— EXERCISE DIRECTIONS —
Reproduce the following material exactly, including every line.

— INFORMATION PROVIDED —
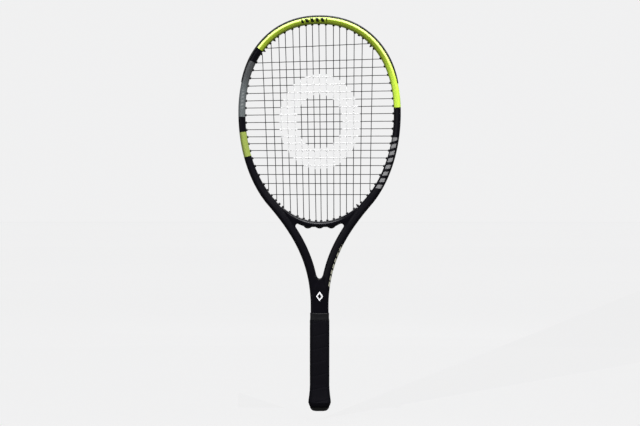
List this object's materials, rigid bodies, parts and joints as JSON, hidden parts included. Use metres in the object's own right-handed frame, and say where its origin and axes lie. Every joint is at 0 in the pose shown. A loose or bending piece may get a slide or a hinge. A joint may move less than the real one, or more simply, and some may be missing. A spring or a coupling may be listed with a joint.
{
  "type": "tennis racket",
  "caption": "Adult tennis racket: oval strung head, open throat with bridge, round-cornered shaft and octagonal wrapped grip; black with yellow-green and grey bands.",
  "frame": {"origin": "centre of the butt end, where the heel of the hand holds the handle", "axes": "+Z from the butt end to the tip of the head, -Y the front of the string bed, +X to the right seen from the front"},
  "size_m": [0.2818, 0.0352, 0.6858],
  "materials": {
    "paint": "satin black lacquer with bright yellow-green and grey bands",
    "nylon": "moulded nylon",
    "string": "black polyester monofilament with a white stencil",
    "foam": "rigid polyurethane foam",
    "grip": "black synthetic leather wrap",
    "tape": "vinyl tape",
    "collar": "black rubber",
    "steel": "galvanised wire"
  },
  "bodies": {
    "racket": {"frame": "paint", "throat_bridge": "paint", "bumper_guard": "nylon", "grommet_strip_left": "nylon", "grommet_strip_right": "nylon", "grommet_strip_throat": "nylon", "main_string": "string", "cross_string": "string", "handle_pallet_front": "foam", "handle_pallet_back": "foam", "butt_cap": "nylon", "base_grip": "grip", "finishing_tape": "tape", "butt_cap_staple_1": "steel", "butt_cap_staple_2": "steel", "butt_cap_staple_3": "steel", "butt_cap_staple_4": "steel"},
    "collar": {"rubber_collar": "collar"},
    "door": {"butt_cap_door": "nylon"}
  },
  "joints": [
    {"name": "collar_slide", "type": "slide", "parent": "racket", "child": "collar", "axis": [0, 0, 1], "range_m": [0, 0.018]},
    {"name": "door_pull", "type": "slide", "parent": "racket", "child": "door", "axis": [0, 0, -1], "range_m": [0, 0.014]}
  ]
}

— SOLVED PROBLEM —
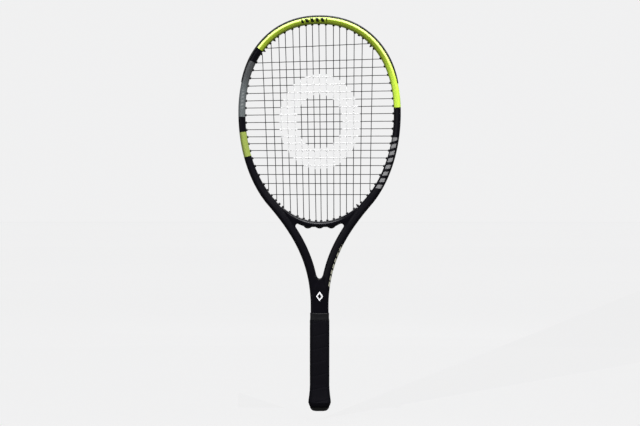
List this object's materials, rigid bodies, parts and joints as JSON, hidden parts included. Use metres in the object's own right-handed frame, and say where its origin and axes lie. Every joint is at 0 in the pose shown. A loose or bending piece may get a slide or a hinge. A joint may move less than the real one, or more simply, and some may be missing. A spring or a coupling may be listed with a joint.
{
  "type": "tennis racket",
  "caption": "Adult tennis racket: oval strung head, open throat with bridge, round-cornered shaft and octagonal wrapped grip; black with yellow-green and grey bands.",
  "frame": {"origin": "centre of the butt end, where the heel of the hand holds the handle", "axes": "+Z from the butt end to the tip of the head, -Y the front of the string bed, +X to the right seen from the front"},
  "size_m": [0.2818, 0.0352, 0.6858],
  "materials": {
    "paint": "satin black lacquer with bright yellow-green and grey bands",
    "nylon": "moulded nylon",
    "string": "black polyester monofilament with a white stencil",
    "foam": "rigid polyurethane foam",
    "grip": "black synthetic leather wrap",
    "tape": "vinyl tape",
    "collar": "black rubber",
    "steel": "galvanised wire"
  },
  "bodies": {
    "racket": {"frame": "paint", "throat_bridge": "paint", "bumper_guard": "nylon", "grommet_strip_left": "nylon", "grommet_strip_right": "nylon", "grommet_strip_throat": "nylon", "main_string": "string", "cross_string": "string", "handle_pallet_front": "foam", "handle_pallet_back": "foam", "butt_cap": "nylon", "base_grip": "grip", "finishing_tape": "tape", "butt_cap_staple_1": "steel", "butt_cap_staple_2": "steel", "butt_cap_staple_3": "steel", "butt_cap_staple_4": "steel"},
    "collar": {"rubber_collar": "collar"},
    "door": {"butt_cap_door": "nylon"}
  },
  "joints": [
    {"name": "collar_slide", "type": "slide", "parent": "racket", "child": "collar", "axis": [0, 0, 1], "range_m": [0, 0.018]},
    {"name": "door_pull", "type": "slide", "parent": "racket", "child": "door", "axis": [0, 0, -1], "range_m": [0, 0.014]}
  ]
}